Additionally, Census Bureau data reveals rural families are not experiencing the same increase in income as their urban counterparts. Average income has increased. However, if you separate the figures by residence, the median income for rural residents was only $44,657, compared to $59,258 for metropolitan residents. A 30% gap between rural and urban incomes is a significant finding for Nebraska policy makers to consider.

Regional economists from the Federal Reserve and local business owners in communities throughout District 38 report higher debt and lower incomes among farmers, ranchers, and associated ag businesses. Accustomed to the boom and bust cycles of production agriculture, most producers and businesses are cautious about economic conditions in our rural communities in the near future.

As the 2017 legislative session approaches, Nebraska lawmakers and special interest groups are beginning to publicize their plans and agendas. Significant changes to tax policy and restructuring of business incentives are likely to be addressed. Both are in need significant reform. As various proposals emerge, caution must be exercised to avoid unintended consequences.

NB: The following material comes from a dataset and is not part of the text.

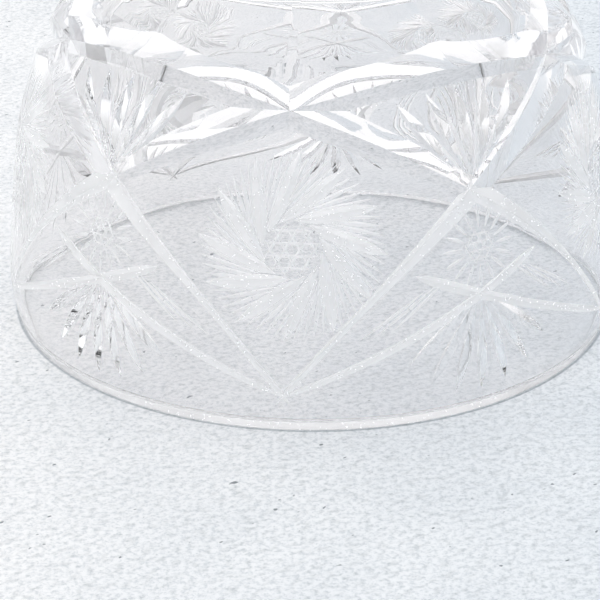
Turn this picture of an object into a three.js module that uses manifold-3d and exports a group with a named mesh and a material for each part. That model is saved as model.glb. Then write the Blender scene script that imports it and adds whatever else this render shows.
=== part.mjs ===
// Heavy cut-crystal punch bowl, turned over to rest on its rim.
// Millimetres, +Z up. The origin is the centre of the rim plane; +Z runs up towards the foot.
import * as THREE from 'three';
import { mergeVertices, toCreasedNormals } from 'three/addons/utils/BufferGeometryUtils.js';
import Module from 'manifold-3d';

// Blown blank: the outside from the rim up to the seat that the foot is bonded to. Each station
// is so much higher and so much narrower than the one below it; only the belly swells outwards.
const rimRadius = 130;
const bellyRise = 16;
const bellySwell = 2.5;
const sideRise = 30;
const sideNarrowing = 2;
const waistRise = 32;
const waistNarrowing = 3.5;
const haunchRise = 26;
const haunchNarrowing = 6.5;
const shoulderRise = 22;
const shoulderNarrowing = 9;
const crownRise = 13.5;
const crownNarrowing = 10.5;
const slopeRise = 16;
const slopeNarrowing = 19;
const seatRise = 16.5;
const seatNarrowing = 19.7;

// Blown blank: how thick the glass is from side to side, level with each of the heights above,
// and how far the inside lies below the outside where the shoulder slopes.
const rimWall = 4.6;
const bellyWall = 4.7;
const sideWall = 6;
const waistWall = 8;
const haunchWall = 10;
const shoulderWall = 11.9;
const shoulderDrop = 4;
const crownWall = 14;
const crownDrop = 1.5;
const slopeWall = 7.6;
const slopeDrop = 5.5;
const seatWall = 6.3;
const seatDrop = 13.3;
const floorThickness = 10.3;

// The lip: ground flat, eased on the outside and bevelled on the inside.
const rimFlatWidth = 1.2;
const rimEase = 0.4;
const rimBevel = 3;

// Cut pattern: it repeats every fifth of a turn.
const repeats = 5;
const patternTurn = -5;
const archAboveCrown = 0.7;
const archEndAboveBelly = 0.5;
const archPull = 0.46;
const archDepth = 7.8;
const archHalfSpan = 3;
const archHalfAngle = 52;
const vineDepth = 1.7;
const vineCrossAboveSide = 6;
const vineReach = 1.4;
const vineHalfAngle = 56;
const cutterLift = 3.5;

// Shoulder: ten flat panels that meet at upright edges and fade out above the arches.
const panelCount = 10;
const panelBelowCrown = 1.5;
const panelStartClear = 5.6;
const panelEdgeAboveCrown = 5.5;
const panelEdgeClear = 1.3;
const seatEdgeClear = 1.2;

// Foot: a separate ground disc with a hollow underside, on a thin clear film.
const bondThickness = 0.3;
const bondInset = 1.5;
const footInset = 2.3;
const footHeight = 11;
const footBevel = 2.2;
const footRingWidth = 9;
const footHollowDepth = 3.2;
const footFlutes = 20;
const footFluteRadius = 5;
const footFluteDepth = 1.1;

// How finely curves are divided, and small amounts that only the cutting tools need.
const aroundBody = 70;
const aroundFoot = 60;
const aroundFlute = 8;
const alongOutside = 21;
const alongInside = 16;
const alongArch = 26;
const alongVine = 8;
const surfaceSteps = 400;
const pathStep = 0.01;
const past = 1;
const weld = 1e-4;
const crease = Math.PI / 9;

// Everything below follows from the sizes above.
const bellyHeight = bellyRise;
const sideHeight = bellyHeight + sideRise;
const waistHeight = sideHeight + waistRise;
const haunchHeight = waistHeight + haunchRise;
const shoulderHeight = haunchHeight + shoulderRise;
const crownHeight = shoulderHeight + crownRise;
const slopeHeight = crownHeight + slopeRise;
const bodyHeight = slopeHeight + seatRise;
const bellyRadius = rimRadius + bellySwell;
const sideRadius = bellyRadius - sideNarrowing;
const waistRadius = sideRadius - waistNarrowing;
const haunchRadius = waistRadius - haunchNarrowing;
const shoulderRadius = haunchRadius - shoulderNarrowing;
const crownRadius = shoulderRadius - crownNarrowing;
const slopeRadius = crownRadius - slopeNarrowing;
const seatRadius = slopeRadius - seatNarrowing;
const footRadius = seatRadius - footInset;
const archTop = crownHeight + archAboveCrown;
const archEndHeight = bellyHeight + archEndAboveBelly;
const archDrop = archTop - archEndHeight - archPull * archHalfSpan ** 4;
const archFall = archDrop / archHalfSpan ** 2;
const vineCrossHeight = sideHeight + vineCrossAboveSide;
const panelStart = crownHeight - panelBelowCrown;
const panelEdgeHeight = crownHeight + panelEdgeAboveCrown;
const stepAngle = 2 * Math.PI / repeats;

const wasm = await Module();
wasm.setup();

function solidOf(geometry) {
  geometry.deleteAttribute('normal');
  geometry.deleteAttribute('uv');
  const welded = mergeVertices(geometry, weld);
  const corners = welded.index.array;
  const triVerts = [];
  for (let i = 0; i < corners.length; i += 3) {
    const [a, b, c] = corners.slice(i, i + 3);
    if (a !== b && b !== c && c !== a) triVerts.push(a, b, c);
  }
  return new wasm.Manifold(new wasm.Mesh({
    numProp: 3,
    vertProperties: new Float32Array(welded.attributes.position.array),
    triVerts: new Uint32Array(triVerts),
  }));
}

function meshOf(name, solid, look) {
  const cut = solid.getMesh();
  const geometry = new THREE.BufferGeometry();
  geometry.setAttribute('position', new THREE.BufferAttribute(cut.vertProperties, 3));
  geometry.setIndex(new THREE.BufferAttribute(cut.triVerts, 1));
  const mesh = new THREE.Mesh(
    toCreasedNormals(geometry, crease),
    new THREE.MeshStandardMaterial(look),
  );
  mesh.name = name;
  return mesh;
}

// A turned solid: outline points are (radius, height), listed anticlockwise.
function turned(outline, around) {
  return solidOf(new THREE.LatheGeometry(outline, around).rotateX(Math.PI / 2));
}

const at = (radius, height) => new THREE.Vector2(radius, height);

// Stations of the outside and the inside, from the rim to the crown.
const outside = new THREE.SplineCurve([
  at(rimRadius, 0), at(bellyRadius, bellyHeight), at(sideRadius, sideHeight),
  at(waistRadius, waistHeight), at(haunchRadius, haunchHeight),
  at(shoulderRadius, shoulderHeight), at(crownRadius, crownHeight),
  at(slopeRadius, slopeHeight), at(seatRadius, bodyHeight),
]);
const inside = new THREE.SplineCurve([
  at(rimRadius - rimWall, 0), at(bellyRadius - bellyWall, bellyHeight),
  at(sideRadius - sideWall, sideHeight), at(waistRadius - waistWall, waistHeight),
  at(haunchRadius - haunchWall, haunchHeight),
  at(shoulderRadius - shoulderWall, shoulderHeight - shoulderDrop),
  at(crownRadius - crownWall, crownHeight - crownDrop),
  at(slopeRadius - slopeWall, slopeHeight - slopeDrop),
  at(seatRadius - seatWall, bodyHeight - seatDrop), at(0, bodyHeight - floorThickness),
]);

// Where the outside lies at a height: its radius, and the slope of its outward normal.
const outsideSamples = outside.getPoints(surfaceSteps);
function surfaceAt(height) {
  const k = Math.max(1, outsideSamples.findIndex((point) => point.y >= height));
  const [low, high] = [outsideSamples[k - 1], outsideSamples[k]];
  const share = (height - low.y) / (high.y - low.y);
  const normal = new THREE.Vector2(high.y - low.y, low.x - high.x).normalize();
  return { radius: THREE.MathUtils.lerp(low.x, high.x, share), normal };
}

// A mitre cut: a three-sided bar bent along a path on the outside, its sharp edge inwards.
// path(t) gives { turn, height, depth } for t from 0 to 1. The bar starts as a three-sided
// cylinder of radius 1, whose corners lie at z = 1 (the sharp edge) and z = -1/2.
function mitre(path, stations, halfAngle) {
  const bar = new THREE.CylinderGeometry(1, 1, 1, 3, stations);
  const points = bar.attributes.position;
  const barHeight = 3 / 2;
  const barHalfWidth = Math.sin(Math.PI / 3);
  const place = (t) => {
    const { turn, height, depth } = path(t);
    const { radius, normal } = surfaceAt(height);
    const outward = new THREE.Vector3(Math.sin(turn) * normal.x, -Math.cos(turn) * normal.x, normal.y);
    const spot = new THREE.Vector3(Math.sin(turn) * radius, -Math.cos(turn) * radius, height);
    return { spot, outward, depth };
  };
  const openness = Math.tan(THREE.MathUtils.degToRad(halfAngle));
  for (let i = 0; i < points.count; i += 1) {
    const t = 1 / 2 - points.getY(i);
    const here = place(t);
    const ahead = place(Math.min(1, t + pathStep)).spot;
    const along = ahead.sub(place(Math.max(0, t - pathStep)).spot).normalize();
    const across = new THREE.Vector3().crossVectors(along, here.outward).normalize();
    const tall = here.depth + cutterLift;
    const rise = (1 - points.getZ(i)) / barHeight * tall - here.depth;
    const reach = points.getX(i) / barHalfWidth * tall * openness;
    const corner = here.spot.addScaledVector(here.outward, rise).addScaledVector(across, reach);
    points.setXYZ(i, corner.x, corner.y, corner.z);
  }
  return solidOf(bar);
}

// One arch sweeps over three repeats: up from a point near the rim and down to another.
function arch(turn) {
  return mitre((t) => {
    const u = (2 * t - 1) * archHalfSpan;
    const height = Math.max(archEndHeight, archTop - archFall * u ** 2 - archPull * u ** 4);
    const depth = archDepth * (1 - (u / archHalfSpan) ** 2);
    return { turn: turn + u * stepAngle / 2, height, depth };
  }, alongArch, archHalfAngle);
}

// Vines run from each point near the rim up to left and right and cross between the points.
function vine(turn, side) {
  return mitre((t) => {
    const reach = t * vineReach;
    const height = archEndHeight + (vineCrossHeight - archEndHeight) * reach;
    const depth = vineDepth * Math.sin(Math.PI * t);
    return { turn: turn + side * reach * stepAngle / 2, height, depth };
  }, alongVine, vineHalfAngle);
}

// The turned blank, from the middle of the inside down to the lip and back up the outside.
function blank() {
  const outsidePoints = outside.getPoints(alongOutside).slice(1);
  const aboveBevel = inside.getPoints(alongInside).filter((point) => point.y > rimBevel);
  const insidePoints = aboveBevel.reverse();
  const flatEnd = rimRadius - rimEase;
  const lip = [
    at(rimRadius - rimWall, rimBevel), at(flatEnd - rimFlatWidth, 0),
    at(flatEnd, 0), at(rimRadius, rimEase),
  ];
  return turned([...insidePoints, ...lip, ...outsidePoints, at(0, bodyHeight)], aroundBody);
}

// A ten-sided solid that leaves the wall alone and grinds the shoulder flat between its edges.
function panelledSolid() {
  const wide = rimRadius * 2;
  return turned([
    at(0, -past), at(wide, -past), at(wide, panelStart),
    at(surfaceAt(panelStart).radius + panelStartClear, panelStart),
    at(surfaceAt(panelEdgeHeight).radius + panelEdgeClear, panelEdgeHeight),
    at(slopeRadius, slopeHeight), at(seatRadius + seatEdgeClear, bodyHeight),
    at(0, bodyHeight + past),
  ], panelCount).rotate([0, 0, patternTurn]);
}

function bowlBody() {
  let body = blank().intersect(panelledSolid());
  for (let k = 0; k < repeats; k += 1) {
    const turn = THREE.MathUtils.degToRad(patternTurn) + k * stepAngle;
    body = body.subtract(arch(turn + stepAngle / 2));
    body = body.subtract(vine(turn, 1)).subtract(vine(turn, -1));
  }
  return body;
}

function bondFilm() {
  const flatOfSeat = seatRadius * Math.cos(Math.PI / panelCount);
  const radius = Math.min(footRadius - footBevel, flatOfSeat) - bondInset;
  const top = bodyHeight + bondThickness;
  const outline = [at(0, bodyHeight), at(radius, bodyHeight), at(radius, top), at(0, top)];
  return turned(outline, aroundFoot);
}

// The foot's hollow has a sloping edge, as steep as it is deep.
function footDisc() {
  const bottom = bodyHeight + bondThickness;
  const top = bottom + footHeight;
  const hollow = footRadius - footBevel - footRingWidth;
  let foot = turned([
    at(0, bottom), at(footRadius - footBevel, bottom), at(footRadius, bottom + footBevel),
    at(footRadius, top - footBevel), at(footRadius - footBevel, top), at(hollow, top),
    at(hollow - footHollowDepth, top - footHollowDepth), at(0, top - footHollowDepth),
  ], aroundFoot);
  for (let k = 0; k < footFlutes; k += 1) {
    const turn = 2 * Math.PI * k / footFlutes;
    const through = 2 * footHeight;
    const flute = new THREE.CylinderGeometry(footFluteRadius, footFluteRadius, through, aroundFlute);
    flute.rotateX(Math.PI / 2);
    const away = footRadius + footFluteRadius - footFluteDepth;
    flute.translate(Math.sin(turn) * away, -Math.cos(turn) * away, bottom + footHeight / 2);
    foot = foot.subtract(solidOf(flute));
  }
  return foot;
}

const crystal = { color: 0xe9eded, roughness: 0.02, metalness: 0 };
const bowl = new THREE.Group();
bowl.add(
  meshOf('bowl', bowlBody(), crystal),
  meshOf('foot_bond', bondFilm(), { color: 0xf4f6f2, roughness: 0.1, metalness: 0 }),
  meshOf('foot', footDisc(), { ...crystal, color: 0xe4e9ea }),
);

export default bowl;
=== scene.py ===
# %% [markdown]
# # A cut-crystal punch bowl, turned over on its rim
# A big lead-crystal bowl is three things: a thick blown body that the cutter has worked over with
# grinding wheels, a ground foot, and the thin clear film that joins them. All the pattern is glass
# taken away, so here it is made the same way: a smooth blank first, then cuts subtracted from it.
#
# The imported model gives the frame. The bowl stands rim down on z = 0, z runs up to the foot, and
# the camera looks along +y. Everything below is worked out in millimetres and built in metres.

# %% Load the frame
import math

import bpy
import numpy as np
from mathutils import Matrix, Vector


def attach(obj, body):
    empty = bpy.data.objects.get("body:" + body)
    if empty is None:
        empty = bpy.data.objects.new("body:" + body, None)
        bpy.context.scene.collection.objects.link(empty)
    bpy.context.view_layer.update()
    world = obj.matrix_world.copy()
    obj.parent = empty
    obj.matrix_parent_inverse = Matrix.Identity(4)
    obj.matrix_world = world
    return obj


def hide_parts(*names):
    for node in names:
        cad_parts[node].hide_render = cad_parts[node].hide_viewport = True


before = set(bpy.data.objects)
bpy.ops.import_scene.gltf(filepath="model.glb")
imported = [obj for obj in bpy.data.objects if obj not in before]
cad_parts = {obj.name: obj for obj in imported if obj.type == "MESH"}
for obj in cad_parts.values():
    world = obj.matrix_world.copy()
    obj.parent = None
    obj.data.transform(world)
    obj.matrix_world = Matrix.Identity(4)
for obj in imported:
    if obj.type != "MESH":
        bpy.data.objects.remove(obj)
bpy.context.view_layer.update()

MM = 0.001

# %% [markdown]
# ## Two helpers for materials
# Colours are written as people read them, six hex digits in sRGB, but a shader works in linear
# light, so one function turns the first into the second. The other adds a node to a tree and
# wires it up: constants and links go to its sockets by name or number, and a colour ramp also
# takes its stops.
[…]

As the latest income data illustrates, fundamental differences exist between the economies of rural and urban Nebraska. Incentives that support job growth and business expansion in metropolitan Nebraska cannot come at the expense of rural communities. Tax policy must not exacerbate the already growing income disparity between rural and urban Nebraskans.

Applying a “one size fits all” economic model to project the effects of proposed policy changes does not accurately reflect the financial reality of most Nebraskans. The fiscal diversity of our state must be represented. The focus should remain on improving the status and advancing the interest of all Nebraskans, not those with the greatest political influence and the loudest voice.